Hoping I’ll have time on Sunday to start bolting the body to the chassis, front, back and then the doors … oh and a few other bright works along the way (MAYBE)! we’ll see how it all goes.

Body prep update 5

NO MORE FLASH LINES!!!

I can finally say, no more flash lines to rub down, thats the entire car (joins) gone over with 400, 800, 1200 and 2000 wet and dry. But if you think its over you’d be sadly mistaken! Another part of the process is in certain places the flash line create small lumps and diverts or small hole in the body, not an issue if they are very small, however if you have a black gelcoat, they stand out quite a bit. So next I’ll have to ‘repair’ the blemishes with new gelcoat and rub those down. If I can then achieve a flat finish I should be able to polish it back to a shine keeping the body in a decent condition.

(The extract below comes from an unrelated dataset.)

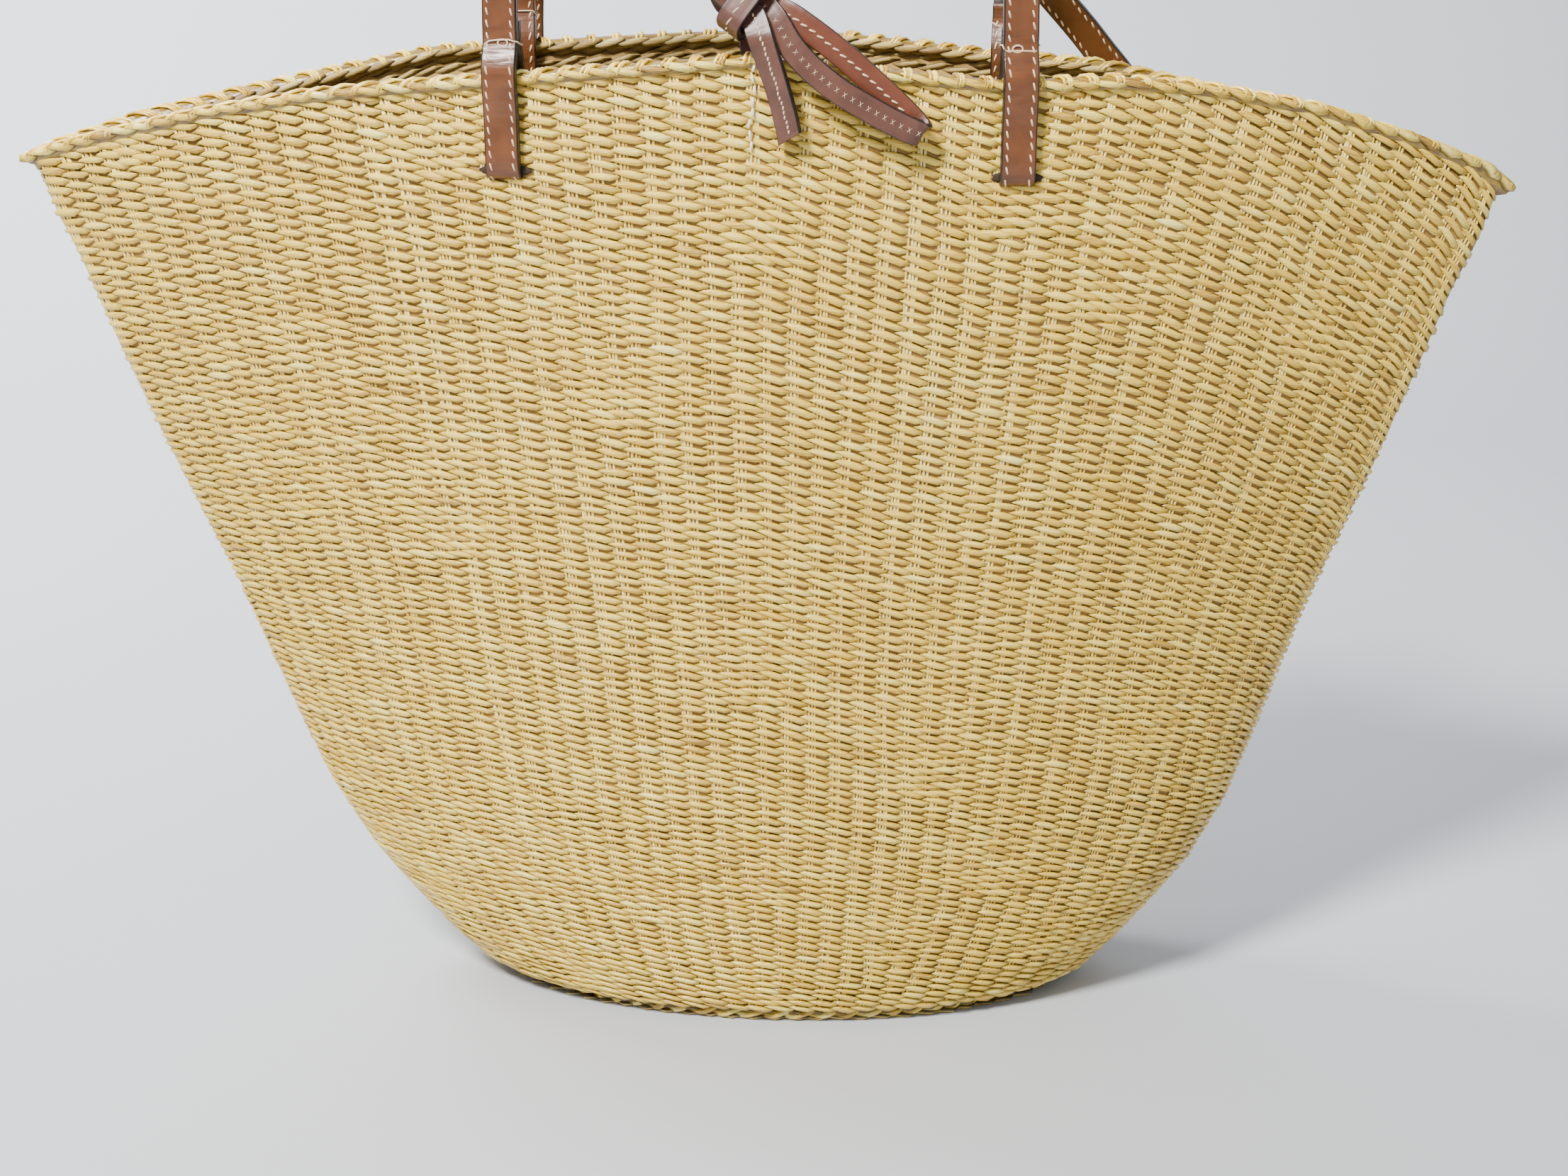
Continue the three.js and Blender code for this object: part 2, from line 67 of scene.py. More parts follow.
camera_data = bpy.data.cameras.new("camera")
camera_data.lens = LENS
camera_data.sensor_width = 36.0
camera_data.clip_start = 0.05
camera = bpy.data.objects.new("camera", camera_data)
ahead = Vector((-math.sin(EYE_TURN), math.cos(EYE_TURN), 0.0))
aside = Vector((math.cos(EYE_TURN), math.sin(EYE_TURN), 0.0))
camera.location = -EYE_AWAY * ahead + EYE_ASIDE * aside + Vector((0.0, 0.0, EYE_HIGH))
camera.rotation_euler = (math.pi / 2 - EYE_TILT, 0.0, EYE_TURN)
bpy.context.scene.collection.objects.link(camera)
bpy.context.scene.camera = camera


def lamp(name, place, aim, size, power, color):
    data = bpy.data.lights.new(name, "AREA")
    data.shape = "DISK"
    data.size = size
    data.energy = power
    data.color = color
    holder = bpy.data.objects.new(name, data)
    holder.location = place
    holder.rotation_euler = (Vector(aim) - Vector(place)).to_track_quat("-Z", "Y").to_euler()
    bpy.context.scene.collection.objects.link(holder)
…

I’m not sure if I’ve mentioned it before but you do need to be careful around the body, the gelcoat can mark easily when working nearby, so be warned.

The other really exciting thing I had to do today was clean the garage! The amount of dust that was lying around and all over literally everything was ridiculous. So I popped the wheels back on and pushed her out, Gave the garage a brush and quick clean and while the body was on the drive I thought why not give it a little wash, this way I could see if there were any further small imperfections and set about flattening them.

I have to admit I do kinda ache all over now! haha not use to manual labour! But I’m glad this stage has been dealt with.

So next I’ll try repairing a few of the imperfections and fit the bonnet. I’m just waiting for the brackets, but once they arrive, the bonnet goes on and then I’m ready to start the process of bolting the body to the chassis. I’m leaving the polishing till a little later on once the body is fitted down I think I’ll have a better platform to work on.

Won’t be long now and I should be able to start fitting and bolting the brightwork to the body.